■ Goal
Present the data once more in exactly its original form.

■ Source data
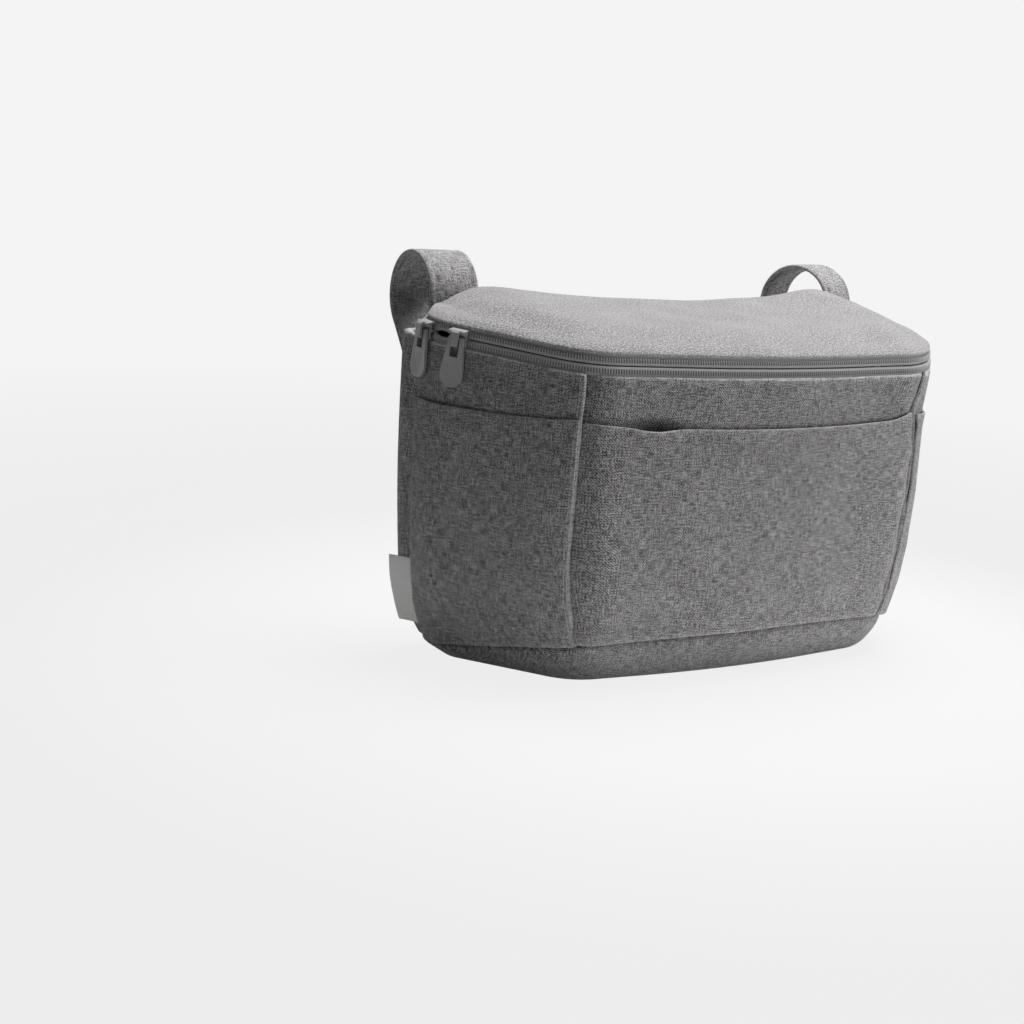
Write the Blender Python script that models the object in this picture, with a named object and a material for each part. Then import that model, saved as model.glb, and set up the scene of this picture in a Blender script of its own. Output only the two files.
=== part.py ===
"""Stroller organizer: a zipped fabric bag that hangs from a push bar by two loops.

Metres, +Z up. The origin is on the floor under the flat bottom. The front faces -Y, and
the back panel, with the two bar loops, faces +Y. Half of the plan outline is drawn on the
+X side and mirrored, so a place round the bag is one number, its station: 0 is the middle
of the front, 8 the middle of the back, and stations below 0 are on the -X side.
"""
import math

import bmesh
import bpy
from mathutils import Matrix, Vector

MM = 0.001

# Body: plan outline corners at the rim and, before the bottom's rounding, at the floor
RIM_FRONT_MIDDLE_Y = -61 * MM
RIM_FRONT_CORNER = (117 * MM, -50 * MM)
RIM_SIDE_BEND = (162 * MM, 19 * MM)
RIM_BACK_X = 166 * MM
FLOOR_FRONT_MIDDLE_Y = -60 * MM
FLOOR_FRONT_CORNER = (109 * MM, -49 * MM)
FLOOR_SIDE_BEND = (155 * MM, 18 * MM)
FLOOR_BACK_X = 154 * MM
BACK_Y = 58 * MM
FRONT_RADIUS = 600 * MM
FRONT_CORNER_RADIUS = 45 * MM
SIDE_BEND_RADIUS = 25 * MM
BACK_CORNER_RADIUS = 14 * MM
LID_CORNER_RADIUS = 23 * MM

# Body: heights
RIM_Z = 161.5 * MM
RIM_SLOPE = 0.098
BOTTOM_SEAM_FRONT_Z = 25 * MM
BOTTOM_SEAM_BACK_Z = 7 * MM
BOTTOM_SEAM_FALL = 85 * MM
BOTTOM_ROUND_HEIGHT = 44 * MM
BOTTOM_ROUND_INSET = 16.5 * MM
FRONT_MOUTH_Z = 139 * MM
FRONT_MOUTH_SAG = 3.5 * MM
SIDE_MOUTH_Z = 140 * MM
SIDE_MOUTH_SAG = 2 * MM

# Cloth
SIDE_BULGE = 3 * MM
WALL = 3 * MM
POCKET_CLOTH = 1.8 * MM
GAP = 0.3 * MM
SEAM_VALLEY = 2.5 * MM
SEAM_VALLEY_WIDTH = 7 * MM
FRONT_RECESS = 3.5 * MM
FRONT_POCKET_ROOM = 6.5 * MM
SIDE_RECESS = 4.5 * MM
SIDE_POCKET_ROOM = 6.2 * MM
POCKET_EDGE = 14 * MM
BACK_STRIP = 19 * MM

# Zip
ZIP_BAND = 11 * MM
ZIP_GROOVE = 1.2 * MM
ZIP_OPEN_GROOVE = 3.6 * MM
ZIP_END_TO_BEND = 10.5 * MM
TAPE_RECESS = 1.8 * MM
TAPE_THICKNESS = 0.8 * MM
TOOTH_LENGTH = 2.8 * MM
TOOTH_PITCH = 3 * MM
TOOTH_HEIGHT = 1.2 * MM
TOOTH_RELIEF = 0.7 * MM
SLIDER_LENGTH = 9 * MM
SLIDER_HALF_HEIGHT = 4.6 * MM
SLIDER_PLATE = 1.3 * MM
SLIDER_CLEARANCE = 0.4 * MM
SLIDER_FLANGE = 0.8 * MM
SLIDER_POST = 0.6 * MM
CROWN_WIDTH = 4 * MM
CROWN_THICKNESS = 1.3 * MM
CROWN_ROOM = 2.8 * MM
CROWN_REACH = 3 * MM
SHOULDER_WIDTH = 9.5 * MM
SHOULDER_HEIGHT = 2.4 * MM
FRONT_SLIDER_FROM_BEND = 5.5 * MM
REAR_SLIDER_FROM_BEND = 5 * MM
PULL_LENGTH = 31 * MM
PULL_TOP_WIDTH = 8.4 * MM
PULL_BOTTOM_WIDTH = 13 * MM
PULL_THICKNESS = 1.8 * MM
PULL_WINDOW_WIDTH = 4.8 * MM
PULL_WINDOW_LENGTH = 8.5 * MM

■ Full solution
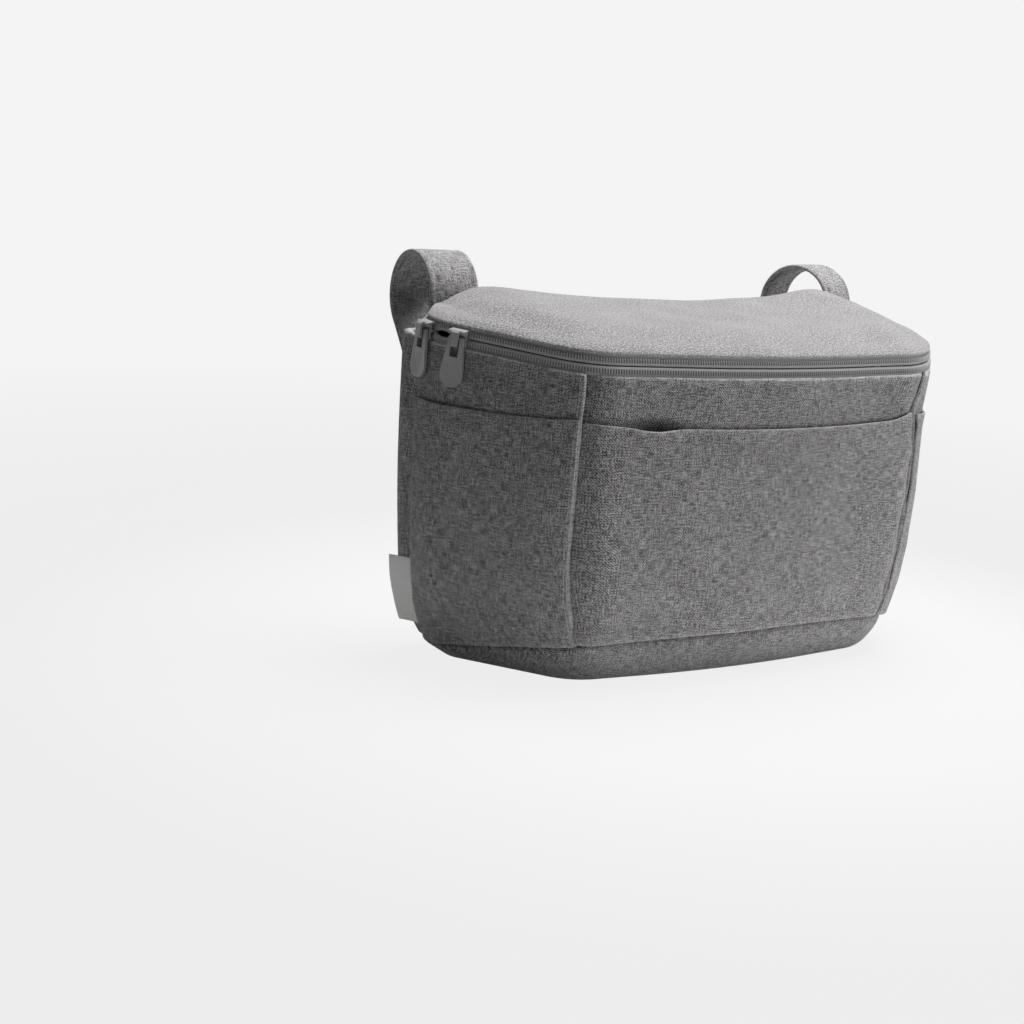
Write the Blender Python script that models the object in this picture, with a named object and a material for each part. Then import that model, saved as model.glb, and set up the scene of this picture in a Blender script of its own. Output only the two files.
=== part.py ===
"""Stroller organizer: a zipped fabric bag that hangs from a push bar by two loops.

Metres, +Z up. The origin is on the floor under the flat bottom. The front faces -Y, and
the back panel, with the two bar loops, faces +Y. Half of the plan outline is drawn on the
+X side and mirrored, so a place round the bag is one number, its station: 0 is the middle
of the front, 8 the middle of the back, and stations below 0 are on the -X side.
"""
import math

import bmesh
import bpy
from mathutils import Matrix, Vector

MM = 0.001

# Body: plan outline corners at the rim and, before the bottom's rounding, at the floor
RIM_FRONT_MIDDLE_Y = -61 * MM
RIM_FRONT_CORNER = (117 * MM, -50 * MM)
RIM_SIDE_BEND = (162 * MM, 19 * MM)
RIM_BACK_X = 166 * MM
FLOOR_FRONT_MIDDLE_Y = -60 * MM
FLOOR_FRONT_CORNER = (109 * MM, -49 * MM)
FLOOR_SIDE_BEND = (155 * MM, 18 * MM)
FLOOR_BACK_X = 154 * MM
BACK_Y = 58 * MM
FRONT_RADIUS = 600 * MM
FRONT_CORNER_RADIUS = 45 * MM
SIDE_BEND_RADIUS = 25 * MM
BACK_CORNER_RADIUS = 14 * MM
LID_CORNER_RADIUS = 23 * MM

# Body: heights
RIM_Z = 161.5 * MM
RIM_SLOPE = 0.098
BOTTOM_SEAM_FRONT_Z = 25 * MM
BOTTOM_SEAM_BACK_Z = 7 * MM
BOTTOM_SEAM_FALL = 85 * MM
BOTTOM_ROUND_HEIGHT = 44 * MM
BOTTOM_ROUND_INSET = 16.5 * MM
FRONT_MOUTH_Z = 139 * MM
FRONT_MOUTH_SAG = 3.5 * MM
SIDE_MOUTH_Z = 140 * MM
SIDE_MOUTH_SAG = 2 * MM

# Cloth
SIDE_BULGE = 3 * MM
WALL = 3 * MM
POCKET_CLOTH = 1.8 * MM
GAP = 0.3 * MM
SEAM_VALLEY = 2.5 * MM
SEAM_VALLEY_WIDTH = 7 * MM
FRONT_RECESS = 3.5 * MM
FRONT_POCKET_ROOM = 6.5 * MM
SIDE_RECESS = 4.5 * MM
SIDE_POCKET_ROOM = 6.2 * MM
POCKET_EDGE = 14 * MM
BACK_STRIP = 19 * MM

# Zip
ZIP_BAND = 11 * MM
ZIP_GROOVE = 1.2 * MM
ZIP_OPEN_GROOVE = 3.6 * MM
ZIP_END_TO_BEND = 10.5 * MM
TAPE_RECESS = 1.8 * MM
TAPE_THICKNESS = 0.8 * MM
TOOTH_LENGTH = 2.8 * MM
TOOTH_PITCH = 3 * MM
TOOTH_HEIGHT = 1.2 * MM
TOOTH_RELIEF = 0.7 * MM
SLIDER_LENGTH = 9 * MM
SLIDER_HALF_HEIGHT = 4.6 * MM
SLIDER_PLATE = 1.3 * MM
SLIDER_CLEARANCE = 0.4 * MM
SLIDER_FLANGE = 0.8 * MM
SLIDER_POST = 0.6 * MM
CROWN_WIDTH = 4 * MM
CROWN_THICKNESS = 1.3 * MM
CROWN_ROOM = 2.8 * MM
CROWN_REACH = 3 * MM
SHOULDER_WIDTH = 9.5 * MM
SHOULDER_HEIGHT = 2.4 * MM
FRONT_SLIDER_FROM_BEND = 5.5 * MM
REAR_SLIDER_FROM_BEND = 5 * MM
PULL_LENGTH = 31 * MM
PULL_TOP_WIDTH = 8.4 * MM
PULL_BOTTOM_WIDTH = 13 * MM
PULL_THICKNESS = 1.8 * MM
PULL_WINDOW_WIDTH = 4.8 * MM
PULL_WINDOW_LENGTH = 8.5 * MM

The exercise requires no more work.